The nature of the future, necessarily uncertain and at varying distances ahead, means that the speaker may refer to future events with the modality either of probability (what the speaker expects to happen) or intent (what the speaker plans to make happen). Whether future expression is realis or irrealis depends not so much on an objective ontological notion of future reality, but rather on the degree of the speaker's conviction that the event will in fact come about.:p.20
In many languages there is no grammatical (morphological or syntactic) indication of future tense. Future meaning is supplied by the context, with the use of temporal adverbs such as "later", "next year", etc. Such adverbs (in particular words meaning "tomorrow" and "then") sometimes develop into grammaticalized future tense markers. (A tense used to refer specifically to occurrences taking place on the following day is called a crastinal tense.)
In other languages, mostly of European origin, specific markers indicate futurity. These structures constitute a future tense. In many cases, an auxiliary verb is used, as in English, where futurity is often indicated by the modal auxiliary will (or shall). However, some languages combine such an auxiliary with the main verb to produce a simple (one-word, morphological) future tense. This is the origin of the future tense in Western Romance languages such as French and Italian (see below).

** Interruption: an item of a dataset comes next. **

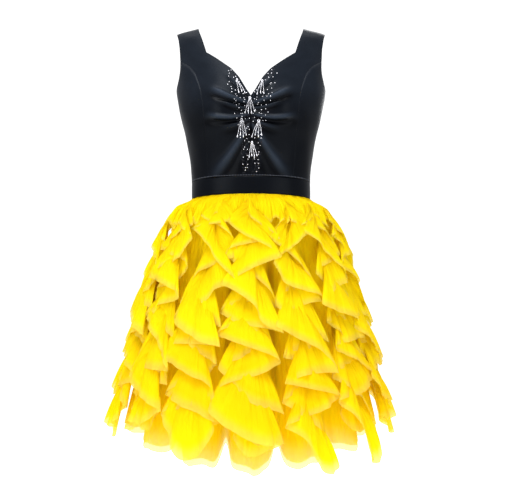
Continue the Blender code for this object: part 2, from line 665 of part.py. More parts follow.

A given language may have more than one way to express futurity. English, for example, often refers to future events using present tense forms or other structures such as the going-to future, besides the canonical form with will/shall. In addition, the verb forms used for the future tense can also be used to express other types of meaning; English again provides examples of this (see English modal verbs for the various meanings that both will and shall can have besides simply expressing futurity).
In Germanic languages, including English, a common expression of the future is using the present tense, with the futurity expressed using words that imply future action (I go to Berlin tomorrow or I am going to Berlin tomorrow). There is no simple (morphological) future tense as such. However, the future can also be expressed by employing an auxiliary construction that combines certain present tense auxiliary verbs with the simple infinitive (stem) of the main verb. These auxiliary forms vary between the languages. Other, generally more informal, expressions of futurity use an auxiliary with the compound infinitive of the main verb (as with the English is going to ...).
English grammar provides a number of ways to indicate the future nature of an occurrence. Some argue that English does not have a future tense—that is, a grammatical form that always indicates futurity—nor does it have a mandatory form for the expression of futurity. However, there are several generally accepted ways to indicate futurity in English, and some of them—particularly those that use will or shall—are frequently described as future tense.
The will/shall future consists of the modal verb will or shall together with the bare infinitive of the main verb, as in "He will win easily" or "I shall do it when time permits". (Prescriptive grammarians prefer will in the second and third persons and shall in the first person, reversing the forms to express obligation or determination, but in practice shall and will are generally used interchangeably, with will being more common. For details see shall and will.) The meaning of this construction is close to that expressed by the future tense in other languages. However the same construction with will or shall can have other meanings that do not indicate futurity, or else indicate some modality in addition to futurity (as in "He will make rude remarks", meaning he has a habit of doing so, or, "You shall act on my behalf", giving an order). For details of these meanings, see the sections on will and shall in the article on English modal verbs.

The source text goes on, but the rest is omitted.